ETS also contracts out to San Francisco-based Study Smart Tutors to offer students workshops on strategies for taking the SAT and ACT tests. Students in the ETS program can attend these workshops, which are held at UC Davis or the Davis high schools.
For further entrance exams help, EAOP also offers services designed to prepare students’ test-taking skills, according to the EAOP website. Designed for eighth to 12th grade students, the service teaches students how to take the exams, assess their strengths and weaknesses, and the importance of the tests. EAOP helps students with administrative preparations, such as registration and payment, as well as test preparation, including test-taking strategies, tips, test format and practice tests.
EAOP was founded in 1976 to help students meet requirements for college admission. With each UC school housing the program, EAOP is the University of California’s premier outreach program, according to the EAOP website. The UC Davis EAOP works with over 2,300 students in 28 schools.
“We outreach to high school and middle school students at underserved, under-resourced and underfunded schools surrounding [Davis], including Sacramento,” said Mai Moua Vang, a third-year community and regional development major and EAOP student outreach assistant. “We give them tools, guidelines and the extra support to help them get into college.”
While EAOP holds campus tours for students that visit the UC Davis campus, they also visit their middle and high schools weekly to hold workshops.
“The last workshop we held was called the ‘Game of Life’ [where] we placed students in the situation of an adult,” Vang said. “They had to make their own budget in terms of the career [they were] given, if they’re married or not or if they have children. [It] put them in their parents’ shoes and figure out how tough it is to be an adult.”
Vang said that these workshops help students develop life and decision-making skills. EAOP also offers Individual Academic Planning, where the staff talks to students one-on-one, looks over their transcripts and asks them how they are doing outside of school. EAOP helps students plan their schedules to make sure they take all required classes and meet college requirements.

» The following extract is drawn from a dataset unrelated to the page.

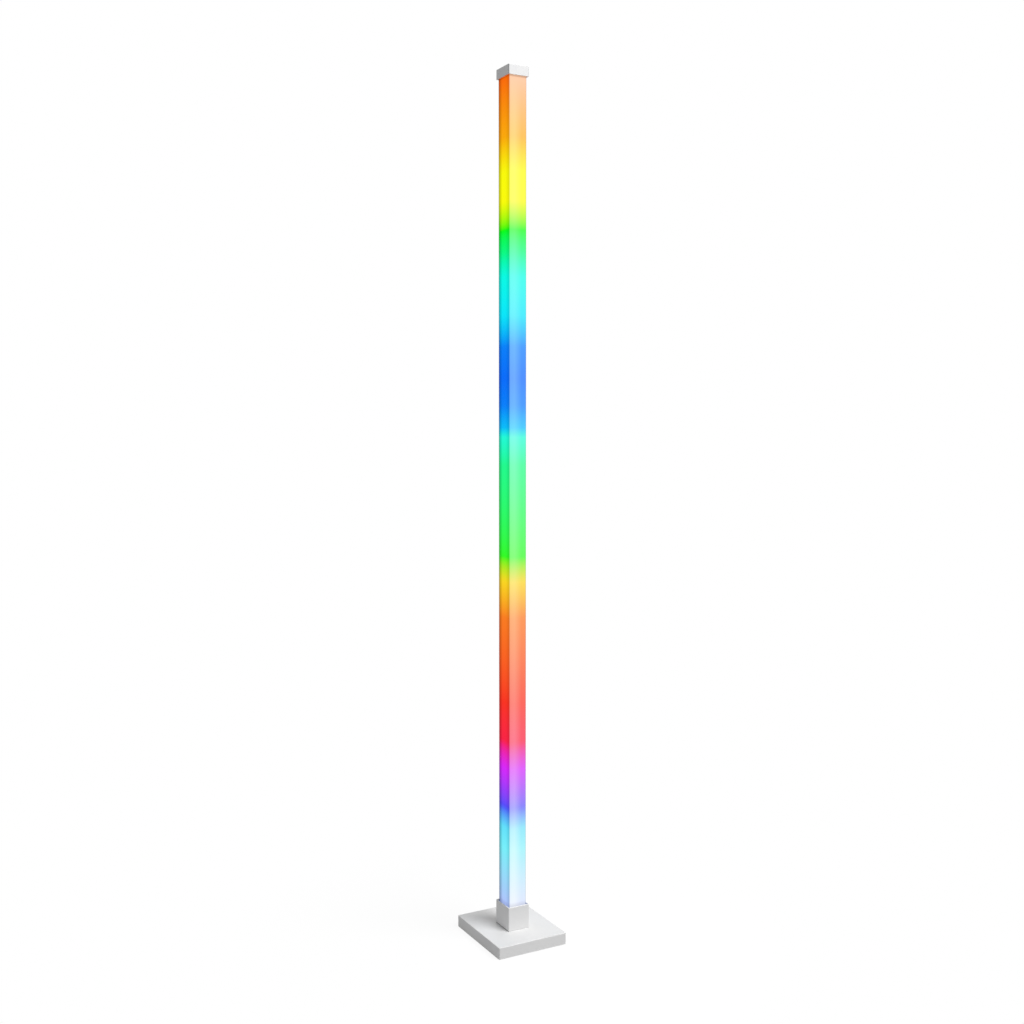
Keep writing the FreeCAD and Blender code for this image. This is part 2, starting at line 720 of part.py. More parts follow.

The SRRC’s student-run programs also outreach to high schools and help students prepare for college. In the fall, SRRC hosts Apply Yourself, where they help high school seniors apply to colleges. In the spring, SRRC holds Senior Weekend Trip, where students admitted to UC Davis spend the weekend learning about UC Davis and spend nights in dorms or apartments with current students. This Spring Quarter, SRRC’s BRIDGE will also hold its first appeal process workshop for students who didn’t get into the UC they wanted.
“Speaking on behalf of the entire SRRC, our efforts are definitely to bring underrepresented and underserved communities into higher education,” said Kristian Marie Ocampo, a fourth-year communication and sociology — organizational studies double major and SRRC internal chair. “So we do various workshops that are academic, social justice or culture.”
Ocampo said that the SRRC holds College 101 workshops, in which high school students are educated about different forms of higher education and how to get into them.
“We look at students from a holistic perspective,” Ocampo said. “So we don’t look at just their grades and test scores. We look at their personal experiences. Being in California or out of state, [we look at] how they’ve experienced life so far and how that can benefit the kind of higher education they’re applying to.”
Other programs that help high school students are also available on campus. The Global Achievement Program offers international students with services such as academic and entrance exams preparation, advising and support. Also available is the UC Davis Young Scholars Program, a summer research program that introduces about 40 high school students to the world of research in the natural sciences.
While SRRC outreaches to the community, ETS and EAOP is a program students need to apply for. Everything, including application, is free, but students have to meet low-income requirements and must be economically disadvantaged. Students applying for ETS must also have higher than a 2.0 GPA.
For more information, visit ets.ucdavis.edu for ETS, eaop.ucdavis.edu for EAOP and thecenter.ucdavis.edu for SRRC.
“At every one of our huge events, we always do evaluations [afterward],” Ocampo said. “The evaluations we get from students are always positive, very validating. We’ve had a lot of good responses.”